Blue Bottle Coffee recommends 12 hours steeping time without the stirring, however, in my tests, this is not long enough for a complete extraction. For a 12 hours brewing, you need to agitate the ground coffee in the water to facilitate the sugars and other solids in coffee to dissolve.
Rapid Cold Brew Coffee with a Whipping Siphon
Do you want to try another fast method to cold brew coffee? Try ChefSteps’ whipping siphon brewing method. You just need to mix water and coffee, put it in the whipping siphon, pressurize it, and let it steep for 2 hours in the fridge. Voila, your coffee is ready. While this is still far from the brew-when-you-need approach, it can certainly be used as an overnight cold brew coffee. My next experiment will be to combine the mixer method and the whipping siphon technique and see if this improves my cup in any way.
Dash Cold Brew Coffee Maker – Fast and Convenient
There have been a few attempts to create an appliance that would make cold brew coffee fast. All the projects I have been following failed or have been paused. The first project to make it on the market comes from Dash, a company with a bold mission statement. Their product, Dash Cold Brew Coffee Maker, uses vacuum technology to speed up the extraction. They call it cold boiling. We explain how this works on our dictionary page about cold-brew.

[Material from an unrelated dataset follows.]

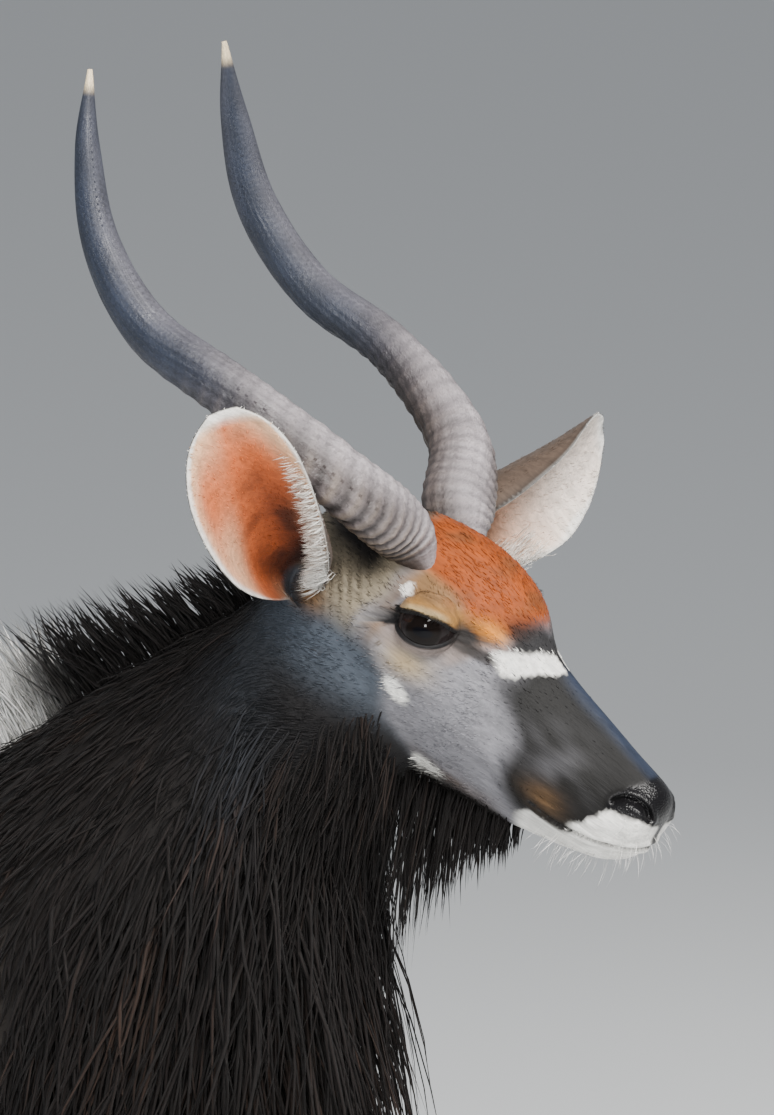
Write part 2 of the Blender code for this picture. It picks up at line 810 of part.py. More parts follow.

Dash Cold brew coffee Maker can make a cup in just 5 minutes. No mess on the kitchen counter, no filtering needed, this is a one-button-press operation. The 5 minutes brew option is a normal coffee, you can drink it as is. If you want to save some money on the coffee beans, use the long cycle, which extracts more thoroughly. This is a cold brew espresso if you wish. You need to dilute this with water or milk, which makes it a perfect ingredient for cold brew lattes, or frappuccinos. The brewer has a 42 oz capacity, that’s about 7 servings on the short brew cycle or about 16 servings on the long-brewing cycle.